━━━━━ Record excerpts ━━━━━

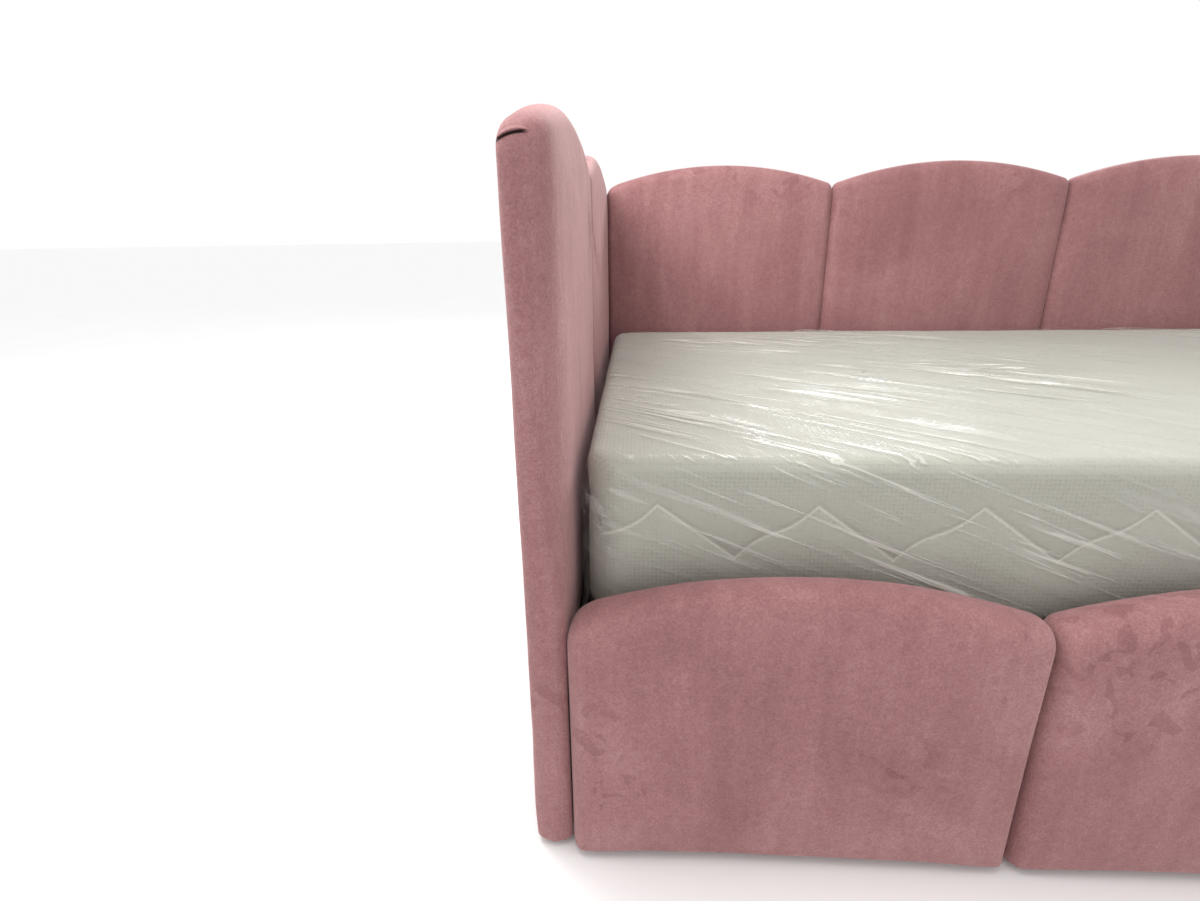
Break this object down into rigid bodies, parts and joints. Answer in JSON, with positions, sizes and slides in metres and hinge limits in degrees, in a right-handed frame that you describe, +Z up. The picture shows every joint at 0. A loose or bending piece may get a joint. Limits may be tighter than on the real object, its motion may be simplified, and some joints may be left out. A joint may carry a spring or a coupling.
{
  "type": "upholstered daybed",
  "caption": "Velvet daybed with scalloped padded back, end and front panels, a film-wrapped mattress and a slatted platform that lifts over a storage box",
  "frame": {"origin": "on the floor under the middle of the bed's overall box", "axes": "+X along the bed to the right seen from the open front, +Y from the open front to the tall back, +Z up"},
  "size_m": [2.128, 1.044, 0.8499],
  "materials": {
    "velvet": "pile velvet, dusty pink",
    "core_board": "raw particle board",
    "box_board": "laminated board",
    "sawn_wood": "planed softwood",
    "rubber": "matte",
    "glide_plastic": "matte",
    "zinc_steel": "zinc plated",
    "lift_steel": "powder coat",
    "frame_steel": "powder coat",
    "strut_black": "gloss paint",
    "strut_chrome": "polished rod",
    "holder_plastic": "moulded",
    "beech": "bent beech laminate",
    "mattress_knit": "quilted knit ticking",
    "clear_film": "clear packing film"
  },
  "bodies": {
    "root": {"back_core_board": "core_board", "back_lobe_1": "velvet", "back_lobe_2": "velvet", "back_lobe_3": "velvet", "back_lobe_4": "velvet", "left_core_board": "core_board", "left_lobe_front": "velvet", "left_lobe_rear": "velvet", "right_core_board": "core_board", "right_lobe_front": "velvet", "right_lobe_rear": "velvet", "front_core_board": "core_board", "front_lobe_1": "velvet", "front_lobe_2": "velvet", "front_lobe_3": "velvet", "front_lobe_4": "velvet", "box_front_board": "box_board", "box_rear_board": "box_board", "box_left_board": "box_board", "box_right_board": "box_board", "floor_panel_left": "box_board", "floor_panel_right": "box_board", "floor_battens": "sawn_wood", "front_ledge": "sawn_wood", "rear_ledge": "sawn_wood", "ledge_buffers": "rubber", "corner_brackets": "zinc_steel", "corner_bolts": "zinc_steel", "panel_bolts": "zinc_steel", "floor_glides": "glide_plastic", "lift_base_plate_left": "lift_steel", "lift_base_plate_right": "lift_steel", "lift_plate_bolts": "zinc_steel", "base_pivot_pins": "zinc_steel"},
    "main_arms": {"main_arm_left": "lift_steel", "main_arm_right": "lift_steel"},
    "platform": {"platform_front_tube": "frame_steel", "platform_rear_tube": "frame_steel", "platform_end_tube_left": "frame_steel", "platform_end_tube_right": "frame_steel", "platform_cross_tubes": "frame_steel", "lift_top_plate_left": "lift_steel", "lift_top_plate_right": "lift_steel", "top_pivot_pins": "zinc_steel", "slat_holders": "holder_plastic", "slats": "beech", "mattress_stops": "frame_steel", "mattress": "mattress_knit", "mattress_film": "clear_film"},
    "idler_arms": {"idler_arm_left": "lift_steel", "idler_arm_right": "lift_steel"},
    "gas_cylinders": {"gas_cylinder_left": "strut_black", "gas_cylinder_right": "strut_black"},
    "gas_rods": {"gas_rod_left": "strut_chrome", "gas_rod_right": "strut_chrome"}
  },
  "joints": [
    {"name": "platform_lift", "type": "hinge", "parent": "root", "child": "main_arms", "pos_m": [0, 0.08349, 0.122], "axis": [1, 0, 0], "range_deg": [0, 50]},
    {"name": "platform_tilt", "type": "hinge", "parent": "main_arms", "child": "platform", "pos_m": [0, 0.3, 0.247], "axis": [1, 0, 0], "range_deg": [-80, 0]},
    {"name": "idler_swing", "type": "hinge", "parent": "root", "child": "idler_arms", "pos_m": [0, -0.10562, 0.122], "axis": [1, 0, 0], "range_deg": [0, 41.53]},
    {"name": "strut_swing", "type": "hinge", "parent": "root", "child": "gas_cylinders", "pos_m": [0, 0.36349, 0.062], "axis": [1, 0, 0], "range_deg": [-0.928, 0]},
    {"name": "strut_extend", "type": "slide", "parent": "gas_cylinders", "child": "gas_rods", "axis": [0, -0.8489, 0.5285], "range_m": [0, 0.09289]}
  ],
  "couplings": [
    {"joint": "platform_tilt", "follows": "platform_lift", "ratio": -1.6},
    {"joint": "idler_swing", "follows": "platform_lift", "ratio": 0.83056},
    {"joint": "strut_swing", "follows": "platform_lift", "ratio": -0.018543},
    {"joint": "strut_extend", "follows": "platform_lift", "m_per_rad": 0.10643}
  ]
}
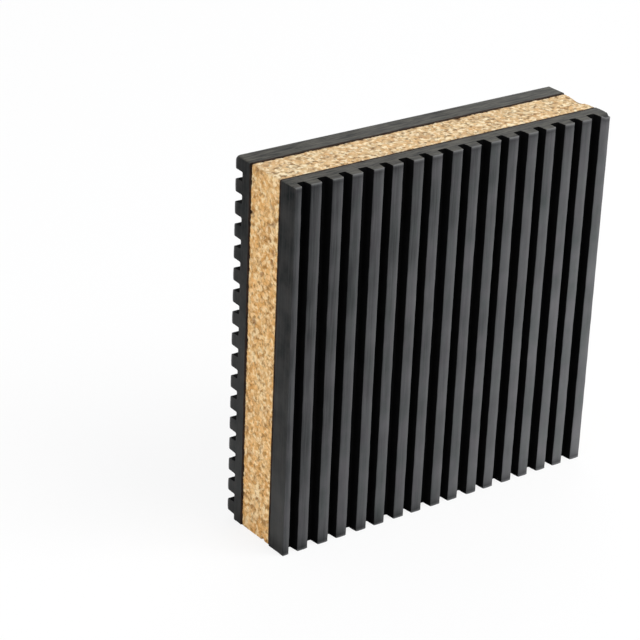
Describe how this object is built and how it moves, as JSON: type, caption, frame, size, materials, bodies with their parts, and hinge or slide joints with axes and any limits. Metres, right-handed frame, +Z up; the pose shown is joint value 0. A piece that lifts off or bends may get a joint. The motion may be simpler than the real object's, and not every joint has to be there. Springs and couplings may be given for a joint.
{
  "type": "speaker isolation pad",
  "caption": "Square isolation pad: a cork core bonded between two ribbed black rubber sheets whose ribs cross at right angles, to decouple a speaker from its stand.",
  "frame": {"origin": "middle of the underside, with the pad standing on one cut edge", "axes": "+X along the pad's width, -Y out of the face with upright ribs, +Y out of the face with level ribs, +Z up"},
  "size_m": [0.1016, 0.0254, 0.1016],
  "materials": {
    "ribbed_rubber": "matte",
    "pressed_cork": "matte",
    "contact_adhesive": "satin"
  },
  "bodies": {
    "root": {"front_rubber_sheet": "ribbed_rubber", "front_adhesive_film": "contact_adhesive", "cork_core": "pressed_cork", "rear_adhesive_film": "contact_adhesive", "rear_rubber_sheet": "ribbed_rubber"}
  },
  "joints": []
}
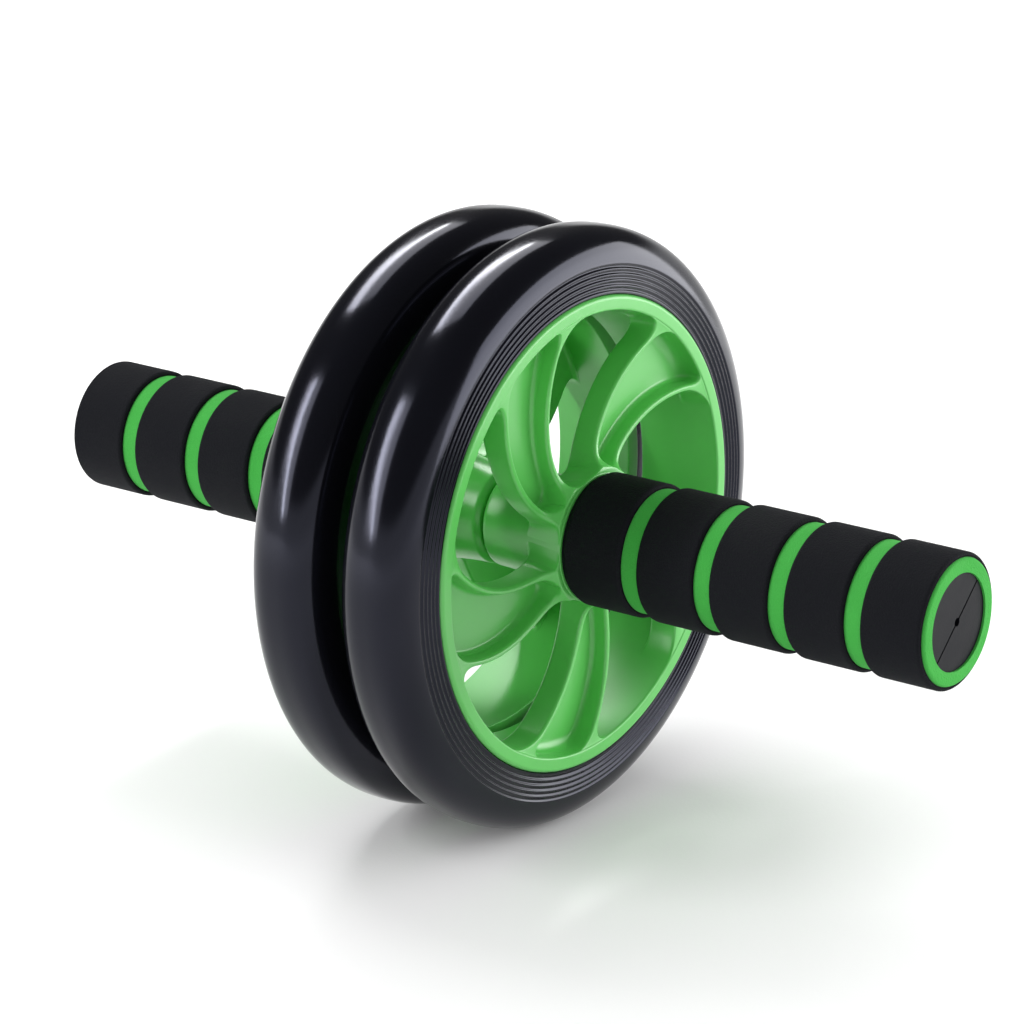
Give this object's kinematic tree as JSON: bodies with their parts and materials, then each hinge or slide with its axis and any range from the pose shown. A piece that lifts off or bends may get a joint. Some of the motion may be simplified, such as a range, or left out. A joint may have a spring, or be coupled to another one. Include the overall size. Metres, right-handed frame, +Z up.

━━━━━

• _Stated task_: Extract the complete set of records unchanged.

• _Written answer_:
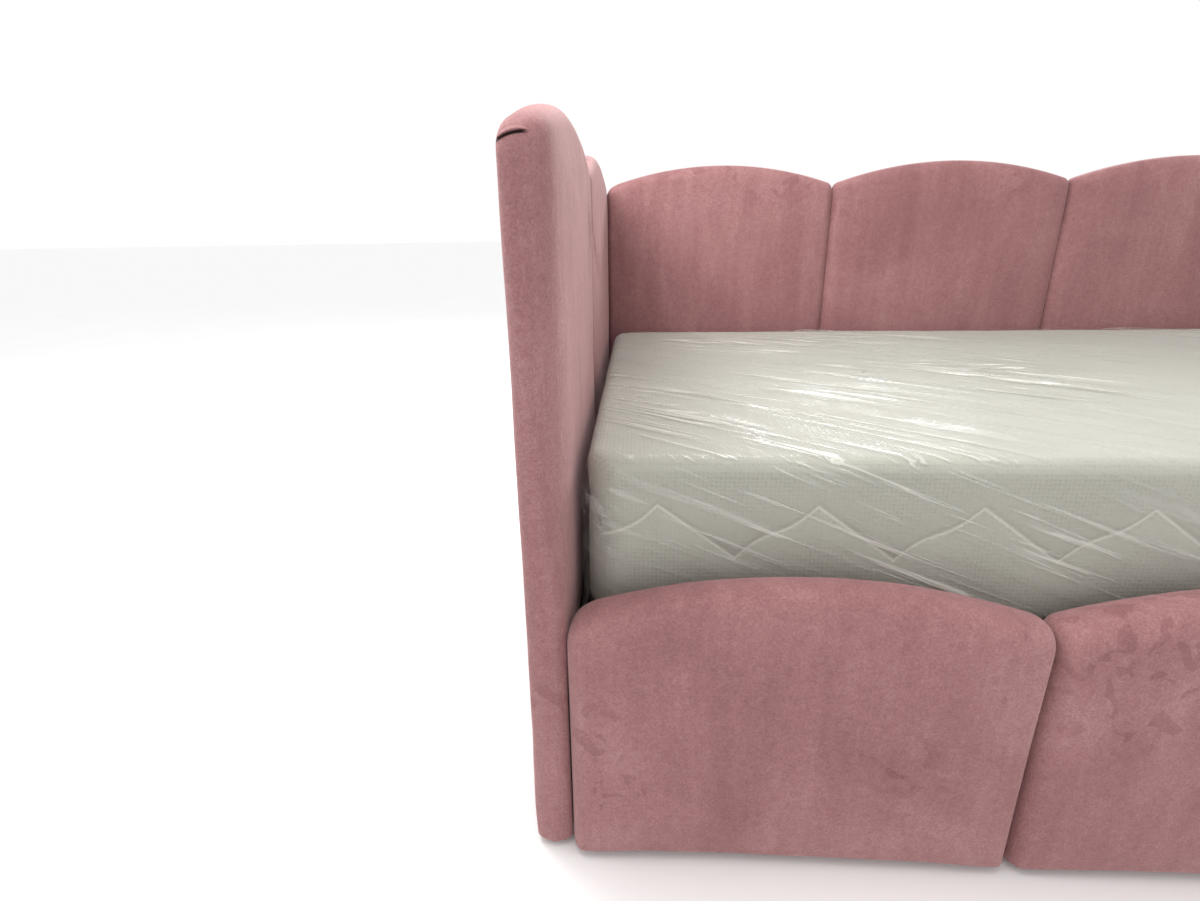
Break this object down into rigid bodies, parts and joints. Answer in JSON, with positions, sizes and slides in metres and hinge limits in degrees, in a right-handed frame that you describe, +Z up. The picture shows every joint at 0. A loose or bending piece may get a joint. Limits may be tighter than on the real object, its motion may be simplified, and some joints may be left out. A joint may carry a spring or a coupling.
{
  "type": "upholstered daybed",
  "caption": "Velvet daybed with scalloped padded back, end and front panels, a film-wrapped mattress and a slatted platform that lifts over a storage box",
  "frame": {"origin": "on the floor under the middle of the bed's overall box", "axes": "+X along the bed to the right seen from the open front, +Y from the open front to the tall back, +Z up"},
  "size_m": [2.128, 1.044, 0.8499],
  "materials": {
    "velvet": "pile velvet, dusty pink",
    "core_board": "raw particle board",
    "box_board": "laminated board",
    "sawn_wood": "planed softwood",
    "rubber": "matte",
    "glide_plastic": "matte",
    "zinc_steel": "zinc plated",
    "lift_steel": "powder coat",
    "frame_steel": "powder coat",
    "strut_black": "gloss paint",
    "strut_chrome": "polished rod",
    "holder_plastic": "moulded",
    "beech": "bent beech laminate",
    "mattress_knit": "quilted knit ticking",
    "clear_film": "clear packing film"
  },
  "bodies": {
    "root": {"back_core_board": "core_board", "back_lobe_1": "velvet", "back_lobe_2": "velvet", "back_lobe_3": "velvet", "back_lobe_4": "velvet", "left_core_board": "core_board", "left_lobe_front": "velvet", "left_lobe_rear": "velvet", "right_core_board": "core_board", "right_lobe_front": "velvet", "right_lobe_rear": "velvet", "front_core_board": "core_board", "front_lobe_1": "velvet", "front_lobe_2": "velvet", "front_lobe_3": "velvet", "front_lobe_4": "velvet", "box_front_board": "box_board", "box_rear_board": "box_board", "box_left_board": "box_board", "box_right_board": "box_board", "floor_panel_left": "box_board", "floor_panel_right": "box_board", "floor_battens": "sawn_wood", "front_ledge": "sawn_wood", "rear_ledge": "sawn_wood", "ledge_buffers": "rubber", "corner_brackets": "zinc_steel", "corner_bolts": "zinc_steel", "panel_bolts": "zinc_steel", "floor_glides": "glide_plastic", "lift_base_plate_left": "lift_steel", "lift_base_plate_right": "lift_steel", "lift_plate_bolts": "zinc_steel", "base_pivot_pins": "zinc_steel"},
    "main_arms": {"main_arm_left": "lift_steel", "main_arm_right": "lift_steel"},
    "platform": {"platform_front_tube": "frame_steel", "platform_rear_tube": "frame_steel", "platform_end_tube_left": "frame_steel", "platform_end_tube_right": "frame_steel", "platform_cross_tubes": "frame_steel", "lift_top_plate_left": "lift_steel", "lift_top_plate_right": "lift_steel", "top_pivot_pins": "zinc_steel", "slat_holders": "holder_plastic", "slats": "beech", "mattress_stops": "frame_steel", "mattress": "mattress_knit", "mattress_film": "clear_film"},
    "idler_arms": {"idler_arm_left": "lift_steel", "idler_arm_right": "lift_steel"},
    "gas_cylinders": {"gas_cylinder_left": "strut_black", "gas_cylinder_right": "strut_black"},
    "gas_rods": {"gas_rod_left": "strut_chrome", "gas_rod_right": "strut_chrome"}
  },
  "joints": [
    {"name": "platform_lift", "type": "hinge", "parent": "root", "child": "main_arms", "pos_m": [0, 0.08349, 0.122], "axis": [1, 0, 0], "range_deg": [0, 50]},
    {"name": "platform_tilt", "type": "hinge", "parent": "main_arms", "child": "platform", "pos_m": [0, 0.3, 0.247], "axis": [1, 0, 0], "range_deg": [-80, 0]},
    {"name": "idler_swing", "type": "hinge", "parent": "root", "child": "idler_arms", "pos_m": [0, -0.10562, 0.122], "axis": [1, 0, 0], "range_deg": [0, 41.53]},
    {"name": "strut_swing", "type": "hinge", "parent": "root", "child": "gas_cylinders", "pos_m": [0, 0.36349, 0.062], "axis": [1, 0, 0], "range_deg": [-0.928, 0]},
    {"name": "strut_extend", "type": "slide", "parent": "gas_cylinders", "child": "gas_rods", "axis": [0, -0.8489, 0.5285], "range_m": [0, 0.09289]}
  ],
  "couplings": [
    {"joint": "platform_tilt", "follows": "platform_lift", "ratio": -1.6},
    {"joint": "idler_swing", "follows": "platform_lift", "ratio": 0.83056},
    {"joint": "strut_swing", "follows": "platform_lift", "ratio": -0.018543},
    {"joint": "strut_extend", "follows": "platform_lift", "m_per_rad": 0.10643}
  ]
}
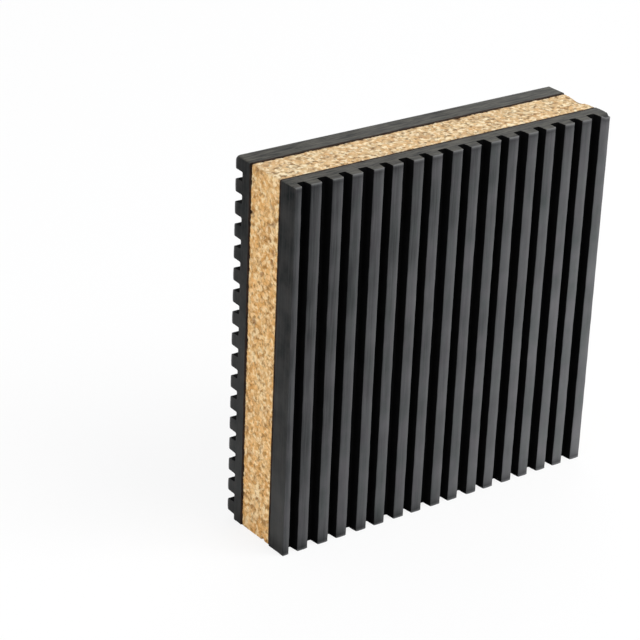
Describe how this object is built and how it moves, as JSON: type, caption, frame, size, materials, bodies with their parts, and hinge or slide joints with axes and any limits. Metres, right-handed frame, +Z up; the pose shown is joint value 0. A piece that lifts off or bends may get a joint. The motion may be simpler than the real object's, and not every joint has to be there. Springs and couplings may be given for a joint.
{
  "type": "speaker isolation pad",
  "caption": "Square isolation pad: a cork core bonded between two ribbed black rubber sheets whose ribs cross at right angles, to decouple a speaker from its stand.",
  "frame": {"origin": "middle of the underside, with the pad standing on one cut edge", "axes": "+X along the pad's width, -Y out of the face with upright ribs, +Y out of the face with level ribs, +Z up"},
  "size_m": [0.1016, 0.0254, 0.1016],
  "materials": {
    "ribbed_rubber": "matte",
    "pressed_cork": "matte",
    "contact_adhesive": "satin"
  },
  "bodies": {
    "root": {"front_rubber_sheet": "ribbed_rubber", "front_adhesive_film": "contact_adhesive", "cork_core": "pressed_cork", "rear_adhesive_film": "contact_adhesive", "rear_rubber_sheet": "ribbed_rubber"}
  },
  "joints": []
}
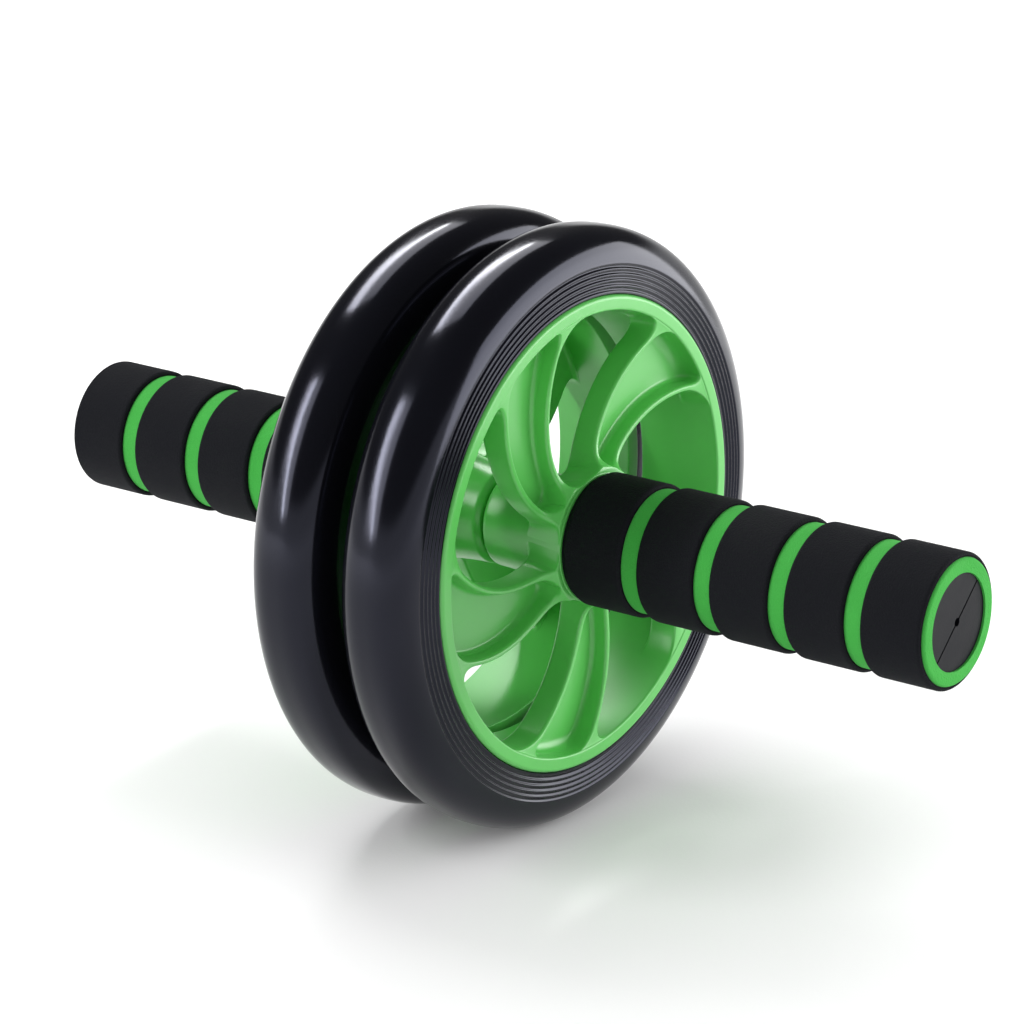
Give this object's kinematic tree as JSON: bodies with their parts and materials, then each hinge or slide with its axis and any range from the pose shown. A piece that lifts off or bends may get a joint. Some of the motion may be simplified, such as a range, or left out. A joint may have a spring, or be coupled to another one. Include the overall size. Metres, right-handed frame, +Z up.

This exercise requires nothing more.